Social values and schooling - Curriculum, counselling and the education of the adolescent, 1930-1970s

Year: 2008

Author: McLeod, Julie, Wright, Katie

Type of paper: Refereed paper

This paper maps the background to a cultural history of adolescence in Australia in the period 1930s-1970. The larger project examines the education of the adolescent, debates about the personal and civic values young people should embody, and the citizenship and social knowledge that schools should foster. These are matters that command considerable public and policy attention today, and are commonly aligned with concerns about students' wellbeing, which is part of personal development curriculum but also tied to whole-school and system agendas, supported by extensive policy frameworks and service provision. The following paper develops three main types of discussion.
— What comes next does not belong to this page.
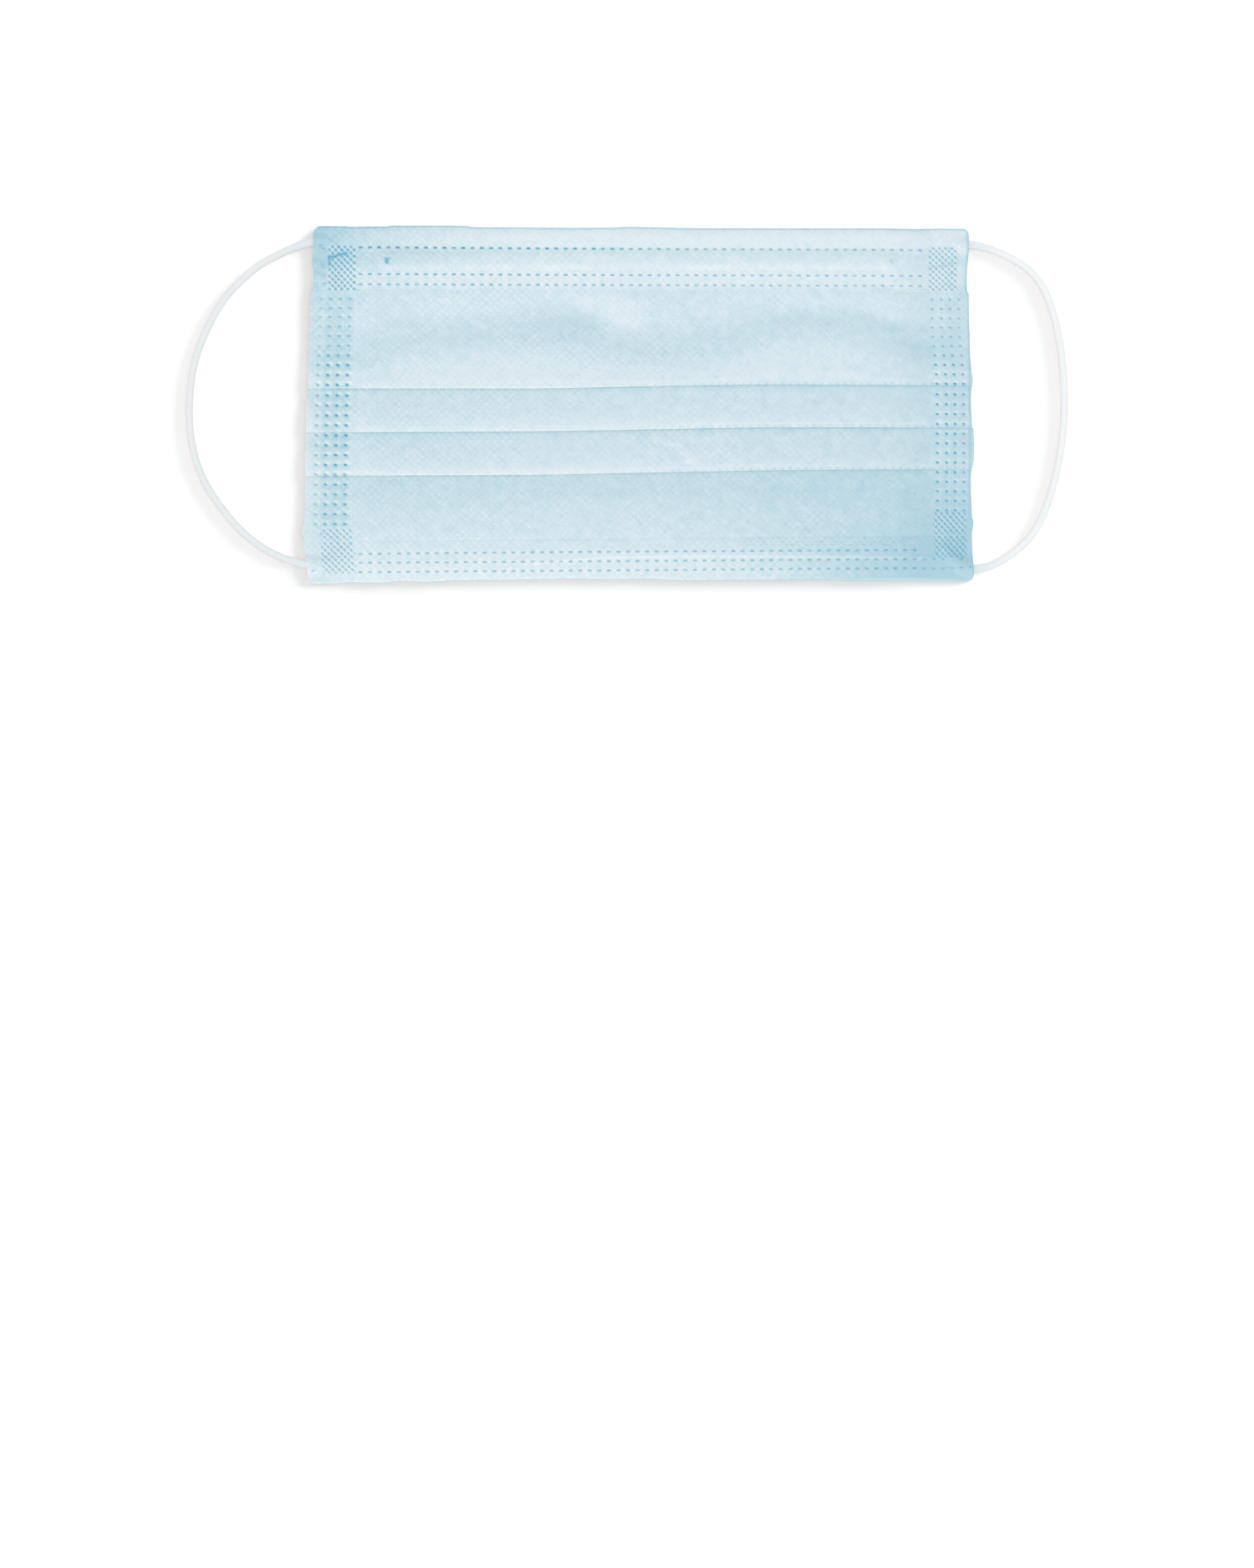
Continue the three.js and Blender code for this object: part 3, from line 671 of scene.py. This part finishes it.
# dotsAt: a soft hollow for each dot, its blue core that leans to one side, and pale cloth above and to the right
def dotsAt(x, y):
    hollow, core, puff, tone = (np.zeros_like(x) for _ in range(4))
    (brightX, reachX), (brightY, reachY) = dots["bright"]
    stripStart, stripFull, stripLess, stripEnd = dots["strip"]
    for side in ("left", "right"):
        values = dots[side]
        wide, high, offX, offY = values["core"]
        last, first = values["rows"][0][0], values["rows"][-1][0]
        within = between(last, first, *dots["ends"], y)
        row = np.interp(y, *np.array(values["rows"]).T)
        away = -(row - np.round(row)) * values["pitch"] + np.maximum(y - first, 0) + np.minimum(y - last, 0)
        start = curveAt(values["inner"], y)
        for column, strength in values["columns"]:
            beside, share = x - start - column, within * strength
            dent = hill(np.hypot(beside / dots["hollowSize"][0], away / dots["hollowSize"][1]), 1)
            hollow = np.maximum(hollow, values["hollow"] * dent * share)
            mark = np.hypot((beside - offX + values["lean"] * (away - offY)) / wide, (away - offY) / high)
            core = np.maximum(core, (1 - ease(*dots["coreEdge"], mark)) * share)
            bright = hill(np.hypot((beside - brightX) / reachX, (away - brightY) / reachY), 1)
            puff = np.maximum(puff, values["puff"] * bright * share)
        zone = ease(stripStart, stripFull, x - start) * (1 - ease(stripLess, stripEnd, x - start))
        tone += values["tone"] * within * zone
    return hollow, core, puff, tone


pleated = {"below": 0.65, "start": (-22, -17), "end": (11, 15)}


# pleatedAt: 1 where the pleats lie under the weld, less below them, 0 where one layer does
def pleatedAt(y):
    return mix((pleated["below"], 1), ease(*pleated["start"], y)) * (1 - ease(*pleated["end"], y))


# reliefAt: height out of the cloth, share of the pressed colour, and how much deeper the cloth's own blue is
def reliefAt(x, y):
    (stitched, pillows), (welded, raised) = stitchesAt(x, y), latticeAt(x, y)
    hollow, core, puff, tone = dotsAt(x, y)
    pleats = pleatedAt(y)
    puff = puff * mix((dots["oneLayer"], 1), pleats)
    height = -dashes["depth"] * stitched - latticeLook["depth"] * welded - mix(dots["depth"], pleats) * hollow
    height += dots["pillow"] * puff + latticeLook["raised"] * raised
    colour = np.maximum(stitched, latticeLook["colour"] * welded)
    colour = np.maximum(colour, core * mix(dots["colour"], pleats))
    fold = distanceTo(ridge["line"], x, y)
    height += ridge["height"] * hill(fold, ridge["width"])
    pale, aside = ridge["pale"]
    tone = tone - dots["pillowPale"] * puff - latticeLook["pale"] * raised - pillows
    tone = tone - pale * hill(fold - aside, ridge["width"])
    near = (1 - ease(*wrinkles["reach"], x)) * between(*wrinkles["place"], 0, wrinkles["soft"], y)
    wave = np.sin(2 * np.pi * (y + wrinkles["slant"] * x) / wrinkles["pitch"])
    height += wrinkles["height"] * near * wave
    inAll, onCrests = wrinkles["tone"]
    return height, colour, tone + near * (inAll - onCrests * wave)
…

First, it outlines some of the ways in which our study is examining antecedents to contemporary concerns about social values and wellbeing, and the kind of policy and curriculum responses they have generated in earlier times. Second, in order to understand these matters and the education of the adolescent we propose to bring together the study of school curriculum and the study of student guidance and counselling, arguing that this allows for a more complex view of the formation of the 'personal' and of social knowledge and dispositions and the relationship between the two. Third, we outline the rationale for our decision to focus on the decades of the 1930s, 50s and 70s, and show why we are exploring the history of adolescence via an examination of school curriculum (policy reforms, knowledge areas, materials and texts) and student psychological guidance. Finally, much recent discussion about citizenship and school values has tended to be dominated by polemic and polarised positions, when their significance warrants responses from a variety of research-based perspectives. Historical studies provide valuable vantage points from which to assess the purposes and values of secondary schooling and its role in fostering young peoples' wellbeing and educating them towards citizenship.